Article ID: | iaor20141734 |
Volume: | 238 |
Issue: | 1 |
Start Page Number: | 1 |
End Page Number: | 17 |
Publication Date: | Oct 2014 |
Journal: | European Journal of Operational Research |
Authors: | Prins Christian, Prodhon Caroline |
Keywords: | location, vehicle routing & scheduling, supply & supply chains |
The design of distribution systems raises hard combinatorial optimization problems. For instance, facility location problems must be solved at the strategic decision level to place factories and warehouses, while vehicle routes must be built at the tactical or operational levels to supply customers. In fact, location and routing decisions are interdependent and studies have shown that the overall system cost may be excessive if they are tackled separately. The location‐routing problem (LRP) integrates the two kinds of decisions.

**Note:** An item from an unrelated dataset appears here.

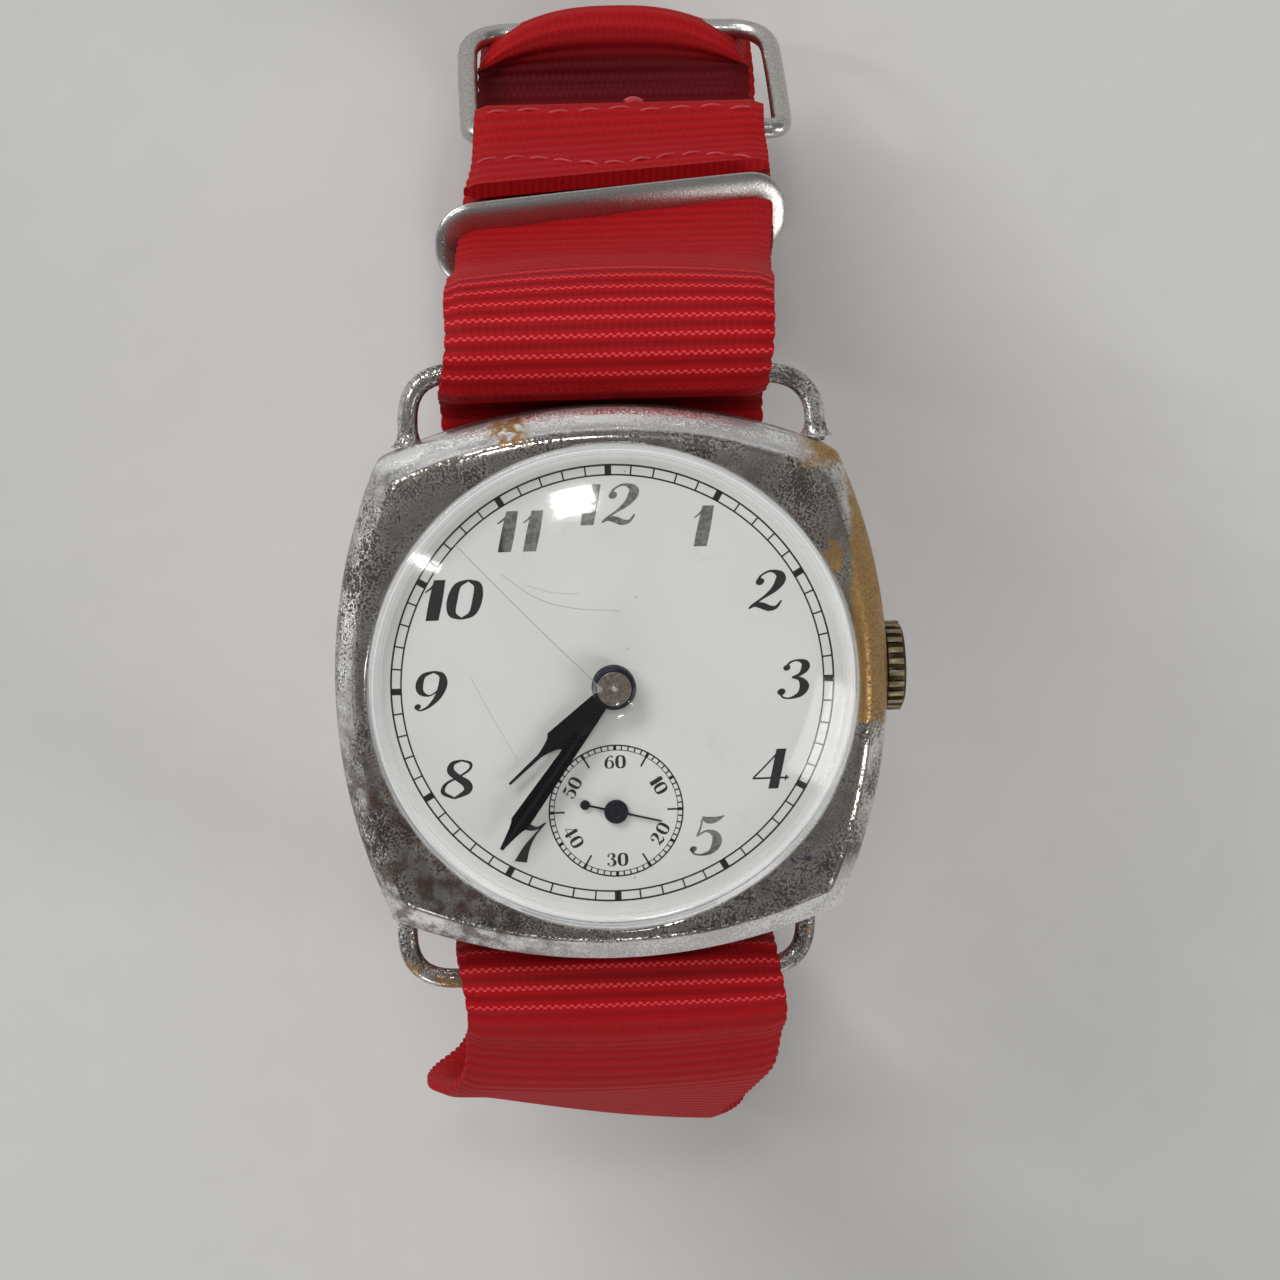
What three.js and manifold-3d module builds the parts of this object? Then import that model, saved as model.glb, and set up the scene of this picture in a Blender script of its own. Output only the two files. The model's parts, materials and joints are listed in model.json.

Given a set of potential depots with opening costs, a fleet of identical vehicles and a set of customers with known demands, the classical LRP consists in opening a subset of depots, assigning customers to them and determining vehicle routes, to minimize a total cost including the cost of open depots, the fixed costs of vehicles used, and the total cost of the routes. Since the last comprehensive survey on the LRP, published by Nagy and Salhi (2007), the number of articles devoted to this problem has grown quickly, calling a review of new research works. This paper analyzes the recent literature (72 articles) on the standard LRP and new extensions such as several distribution echelons, multiple objectives or uncertain data. Results of state‐of‐the‐art metaheuristics are also compared on standard sets of instances for the classical LRP, the two‐echelon LRP and the truck and trailer problem.